The land we toil and rest upon, the knowledge we crave and learn, and all of the various consumer goods which allow the continuation of our existence as we know it, are all products and developments of those who came before us. There is no possible way to quantify such a thing-- this is why property is impossible. I may say that I will defend what is proper to me, that which I find in this world to be of my belonging and will, and hold truth to my rights as an individual, but we would be fools to pretend we are alone in this world.

This is why we do not settle for simple reforms of “tax the rich,” but why we struggle for nothing less than a full-scale social revolution--a revolution which understands that everything we have has been made possible by others, and everything others have, has been made possible by ourselves and people like us. Social democracy’s insistence on maintaining even a sliver of private property is a maintenance that is either ignorant of, or refuses to acknowledge the facts which have been stated prior.




WE WANT IT ALL


We hope our message above properly illustrates that social democracy is not only not feasible as a revolutionary ideology, but more importantly, is undesirable in itself because the only cure for the social ills in this world is nothing less than full-scale social revolution. Even the most “humane” societies that fall under the umbrella of social-democracy are either participants of, or trapped within, the larger social structure of global capitalism and nation states. Rather than demanding measures that “work” for this or that population, we need to organize ourselves as workers against our work being seen and experienced as a commodity form.
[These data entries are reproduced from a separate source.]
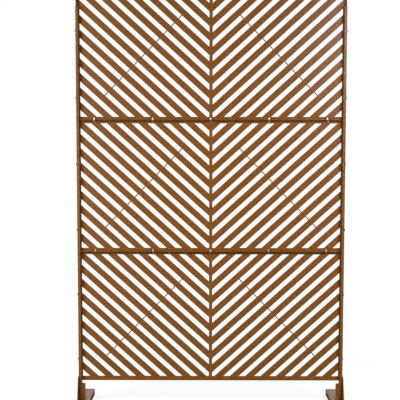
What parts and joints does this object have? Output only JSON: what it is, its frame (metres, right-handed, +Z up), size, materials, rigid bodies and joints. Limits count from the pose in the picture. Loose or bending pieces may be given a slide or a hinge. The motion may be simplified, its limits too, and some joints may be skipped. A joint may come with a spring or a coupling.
{
  "type": "garden privacy screen",
  "caption": "Free-standing steel privacy screen: slatted pans with mirrored slanting slots, stacked between two channel posts on low folded feet.",
  "frame": {"origin": "on the ground, in the middle of the width and in the middle of the panels' and the feet's depth", "axes": "+X across the screen, from its left post to its right post as seen from the front; -Y towards the front, where the pans are open; +Z up"},
  "size_m": [1.2286, 0.34, 1.925],
  "materials": {
    "brown_coat": "brown powder coat, fine mottled texture, low sheen",
    "zinc_plate": "bright zinc plate"
  },
  "bodies": {
    "root": {"bottom_panel": "brown_coat", "middle_panel": "brown_coat", "top_panel": "brown_coat", "left_lower_post": "brown_coat", "left_upper_post": "brown_coat", "right_lower_post": "brown_coat", "right_upper_post": "brown_coat", "left_foot_tube": "brown_coat", "left_foot_bracket": "brown_coat", "left_foot_base": "brown_coat", "right_foot_tube": "brown_coat", "right_foot_bracket": "brown_coat", "right_foot_base": "brown_coat", "lower_seam_bolts": "zinc_plate", "lower_seam_washers": "zinc_plate", "lower_seam_nuts": "zinc_plate", "upper_seam_bolts": "zinc_plate", "upper_seam_washers": "zinc_plate", "upper_seam_nuts": "zinc_plate", "left_side_bolts": "zinc_plate", "left_side_washers": "zinc_plate", "left_side_nuts": "zinc_plate", "right_side_bolts": "zinc_plate", "right_side_washers": "zinc_plate", "right_side_nuts": "zinc_plate", "left_foot_bolts": "zinc_plate", "left_foot_washers": "zinc_plate", "left_foot_nuts": "zinc_plate", "right_foot_bolts": "zinc_plate", "right_foot_washers": "zinc_plate", "right_foot_nuts": "zinc_plate"}
  },
  "joints": []
}
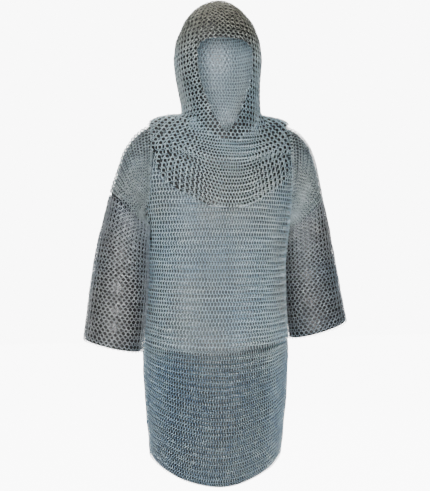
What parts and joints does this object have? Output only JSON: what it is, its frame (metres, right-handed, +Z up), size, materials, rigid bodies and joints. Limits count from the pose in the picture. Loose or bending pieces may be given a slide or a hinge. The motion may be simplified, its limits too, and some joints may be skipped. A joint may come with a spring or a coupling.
{
  "type": "chainmail hauberk with coif",
  "caption": "Worn mail shirt to mid-thigh with three-quarter sleeves, and a mail hood whose mantle lies over the shoulders. Hollow and open at face, cuffs and hem.",
  "frame": {"origin": "between the tops of the shoulders, where the wearer carries the shirt", "axes": "+Z up, -Y to the wearer's front, +X to the wearer's left"},
  "size_m": [0.699, 0.298, 1.1954],
  "materials": {
    "body_mail": "zinc-plated steel rings, tight rows",
    "shoulder_mail": "zinc-plated steel rings, tight rows",
    "sleeve_mail": "zinc-plated steel rings, stretched open",
    "coif_mail": "zinc-plated steel rings, stretched open"
  },
  "bodies": {
    "root": {"body_front": "body_mail", "body_back": "body_mail", "shoulder_right": "shoulder_mail", "shoulder_left": "shoulder_mail", "sleeve_right": "sleeve_mail", "sleeve_left": "sleeve_mail", "coif_hood": "coif_mail", "coif_mantle": "coif_mail"}
  },
  "joints": []
}
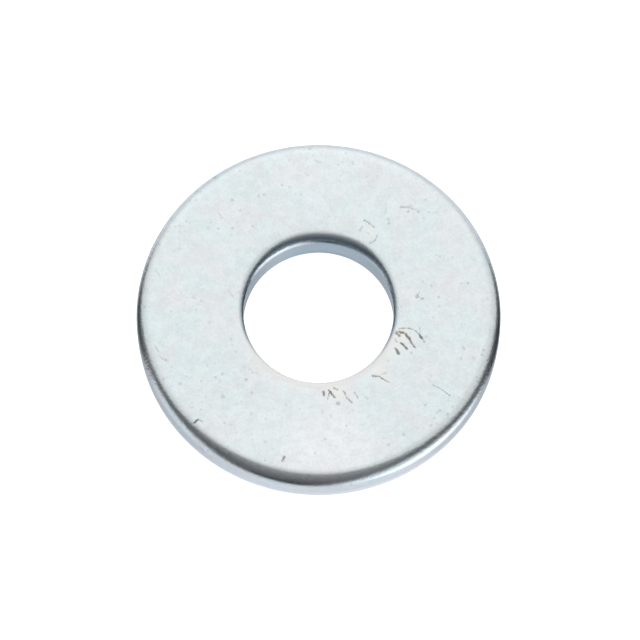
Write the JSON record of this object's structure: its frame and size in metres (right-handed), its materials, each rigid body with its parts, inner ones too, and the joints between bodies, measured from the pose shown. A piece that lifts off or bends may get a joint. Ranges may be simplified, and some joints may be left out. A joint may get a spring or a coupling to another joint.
{
  "type": "flat washer",
  "caption": "Plain flat washer in zinc plated steel, wide series, with one face rolled at its edges; spreads a bolt head's or nut's load.",
  "frame": {"origin": "centre of the bore, in the plane of the sheared face that the washer lies on", "axes": "+Z along the bore axis, from the sheared face to the rolled face"},
  "size_m": [0.0229, 0.0228, 0.0025],
  "materials": {
    "zinc_plated_steel": "barrel zinc plate with a clear passivate, satin on the faces and bright on the sheared walls"
  },
  "bodies": {
    "root": {"washer": "zinc_plated_steel"}
  },
  "joints": []
}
We need to damn the nation-state form which pits one nation’s workers against another. We need to eschew attempts of representation; such attempts are a falsehood. A properly organized proletariat needs no representation in government. We need to end the relationship of property and capital- that relationship which realizes land, labor, and capital to be held privately for profit rather than for a recognition of communal organization. And for us to be true to ourselves through our needs, we must take an organizational attitude which refuses class collaboration.

We need revolution now, lest people keep suffering and the world keeps burning.




[1]We understand that Marxist-Leninist thought also lays claim to the term “democratic socialism” which sounds a lot like “social democracy”, so we need to differentiate what we mean. This is not a debate of terminology nor one leveled against Marxism-Leninism.


[2]International Monetary Fund, World Trade Organization, and North Atlantic Treaty Organization


[3]We use “party” here, not to refer to a “political party”, but the party of a socio-economic class.


[4]We use the term “imagined community” in reference to the book/concept Imagined Communities by Benedict Anderson which identifies the social construction of nations.


[5]“If God were real, it would be necessary to abolish him.” - Bakunin (God and The State)


[6]“The working men have no country.”- Karl Marx (Manifesto of the Communist Party)


[7]We are primarily referring to Capital and excess here, but most “unproductive land” can apply as well.


[8]To paraphrase from the Chumbawamba song “The Candidates Find Common Ground”


[9]“Chop From The Top” being one of the main slogans used by the New SDS during the anti-war and anti-austerity movement.